Pour ces cinq membres, l’ICCN n’a aucune volonté de rechercher la paix durable entre le parc et la population riveraine, d’où la raison d’implorer l’implication de l’autorité provinciale pour débloquer ce processus et le travail de ladite commission AD HOC.
« Excellence Monsieur le Gouverneur, nous avons des raisons fondées de croire que ce rapport dit « technique » poursuit un objectif politique inavoué celui de neutraliser la Feuille de route de la Commission parlementaire de 2013 ainsi que les Recommandations de l’Assemblée Nationale du 11 janvier 2016, qui demeurent les légitimes références dans la recherche d’une solution durable aux différends opposant I’ICCN aux populations riveraines du Parc National des Virunga. Une orientation en sens unique conçue à l’ICCN risquerait de compromettre les acquis du dialogue ICCN-Population et de raviver des tensions déjà vives dans la région de Beni. Sans ces préalables essentiels, toute validation du rapport de ce genre serait prématurée, dénuée de base légale et contraire à la logique de transparence, de justice et de bonne gouvernance que vous avez toujours incarnée, Ainsi, tout rapport validé de la manière ci-haut décriée ne saurez nous engager et c’est pourquoi, nous nous remettons à la diligence de votre sagesse pour la suite y réservée. Enfin, nous réaffirmons néanmoins notre pleine disponibilité à poursuivre les travaux dans un cadre inclusif, loyal et respectueux de la vérité historique comme de la légalité » concluent-ils dans leur correspondance signée par cinq (5) des membres de la commission Ad Hoc pour la clarification des limites légales du Parc National de Virunga.

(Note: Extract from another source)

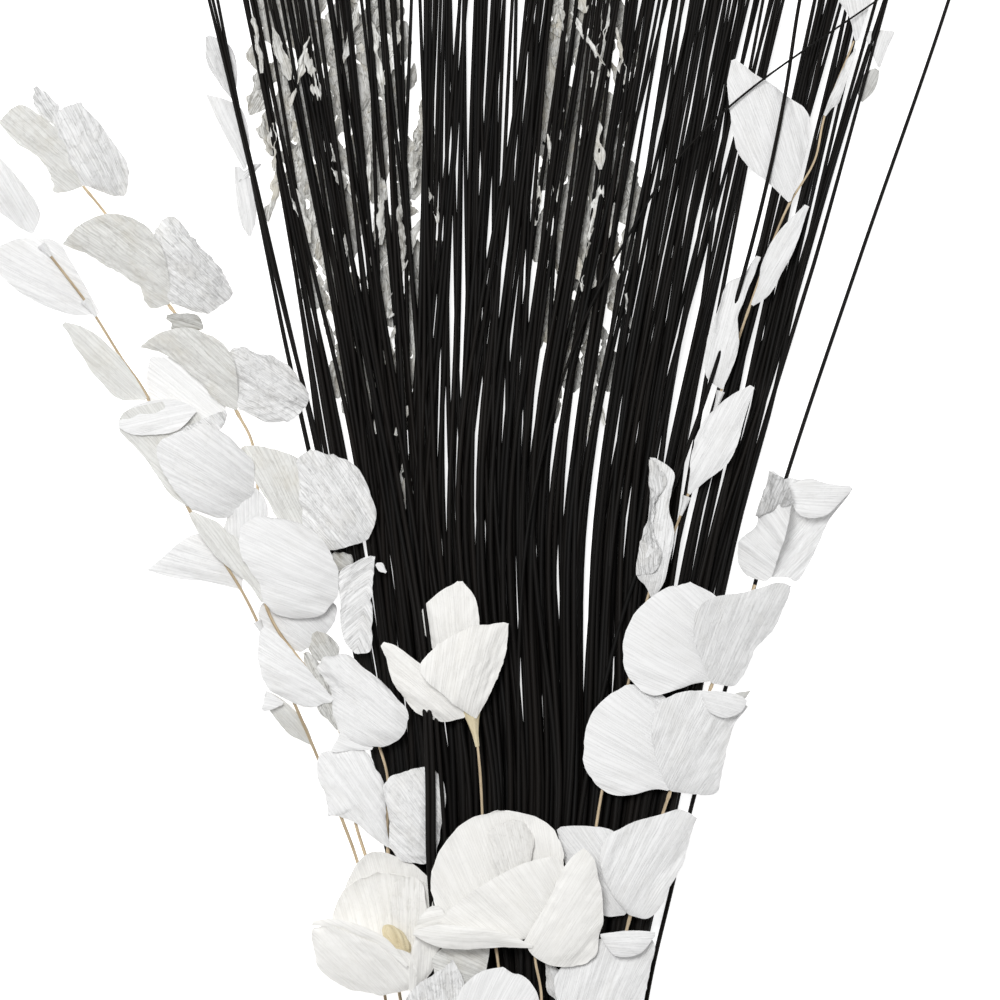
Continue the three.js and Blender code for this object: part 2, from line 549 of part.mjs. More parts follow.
/** A flower's stem with a calyx that flares from its foot to the stem's top. */
function calyxStemGeometry(path, radius) {
  const profile = [[0, 0], [radius + CALYX_WALL, 0],
    [CALYX_RADIUS * CALYX_FLARE, CALYX_LENGTH * CALYX_FLARE_AT],
    [CALYX_RADIUS, CALYX_LENGTH], [0, CALYX_LENGTH]];
  const calyx = turnedGeometry(profile, CALYX_FOOT, path[0], CALYX_SIDES);
  return geometryOf(solidOf(stemGeometry(path, radius)).add(solidOf(calyx)));
}

// ---------------------------------------------------------------- the bunch

const pieces = [];

TIP_YS.forEach((tipY, index) => {
  const name = `stem_clump_${index + 1}`;
  pieces.push({ name, finish: BLACK_STEM, shape: (grow) => clumpGeometry(index, grow) });
});
for (const [name, outline] of Object.entries(HIDDEN_SPRAYS)) {
  pieces.push({ name, finish: GREY_LEAF, shape: () => hiddenSprayGeometry(outline) });
}
for (const [name, twig] of Object.entries(TWIGS)) {
  const makeStem = twig.calyx ? calyxStemGeometry : stemGeometry;
  pieces.push({ name, finish: twig.finish, shape: (grow) => makeStem(twig.path, twig.radius + grow) });
}
pieces.push({
  name: 'side_cone',
  finish: CREAM_CONE,
  shape: () => turnedGeometry(CONE_PROFILE, CONE_FOOT, CONE_TOP, CONE_SIDES),
});
for (const [name, sheet] of Object.entries(SHEETS)) {
  pieces.push({ name, finish: sheet.finish, shape: (grow) => sheetGeometry(sheet, grow) });
}

const bunch = new THREE.Group();
for (const { piece, solid } of fitTogether(pieces)) {
  const mesh = new THREE.Mesh(geometryOf(solid), piece.finish());
  mesh.name = piece.name;
  bunch.add(mesh);
}

// The origin is the middle of the footprint, on the surface that the bunch lies on.
const extent = new THREE.Box3().setFromObject(bunch);
const middle = extent.getCenter(new THREE.Vector3());
bunch.position.set(-middle.x, -middle.y, -extent.min.z);

export default bunch;
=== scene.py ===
"""Looks of a loose bunch of long black stems, papery leaf sprays and paper flowers, lying on a pale floor.

Shapes are worked out in layout millimetres, the same places that the frame's construction uses, and
are moved into the frame by an offset read from it. +Y runs from the cut ends to the tips and +Z is up.
The one exception is the fan's lower left edge, which lies up to 39 mm further out than the frame's.
"""

import logging
import zlib
from dataclasses import dataclass, field
from enum import Enum
from typing import Any, Sequence

import bpy
import numpy as np
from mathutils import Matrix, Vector


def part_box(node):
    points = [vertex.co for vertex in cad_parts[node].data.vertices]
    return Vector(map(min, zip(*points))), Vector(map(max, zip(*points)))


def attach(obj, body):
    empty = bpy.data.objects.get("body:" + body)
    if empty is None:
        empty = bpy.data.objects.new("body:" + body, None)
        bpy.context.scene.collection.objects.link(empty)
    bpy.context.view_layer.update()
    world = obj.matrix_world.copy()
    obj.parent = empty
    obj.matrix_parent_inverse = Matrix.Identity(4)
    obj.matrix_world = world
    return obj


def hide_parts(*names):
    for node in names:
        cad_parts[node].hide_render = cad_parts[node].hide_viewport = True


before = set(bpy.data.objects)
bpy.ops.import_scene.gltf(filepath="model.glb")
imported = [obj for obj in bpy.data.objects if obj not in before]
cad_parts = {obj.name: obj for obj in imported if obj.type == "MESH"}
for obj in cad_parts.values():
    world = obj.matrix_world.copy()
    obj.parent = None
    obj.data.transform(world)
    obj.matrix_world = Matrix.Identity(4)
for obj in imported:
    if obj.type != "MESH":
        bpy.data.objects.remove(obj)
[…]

Rappelons que, cette commission aujourd’hui fractionnée, avait été mise en place par l’autorité provinciale via un arrêté Provincial nº 01/ES/062/CAB/GP-NK/2025 du 18 juillet 2025 portant création de la Commission Ad Hoc chargée de la clarification des limites légales du Parc National des Virunga (PNVi) en ville et territoire de Beni, c’était à l’occasion de la commémoration de 100 ans d’existence de ce patrimoine mondial, qui est au centre des tensions entre l’Institut Congolais pour la Conservation de la Nature (ICCN) et les populations riveraines du parc, depuis des années. Deux autres membres de ladites commission, avaient démissionné quelques jours après suite aux flous qui avaient émaillé tout au départ les travaux de cette dernière sur terrain.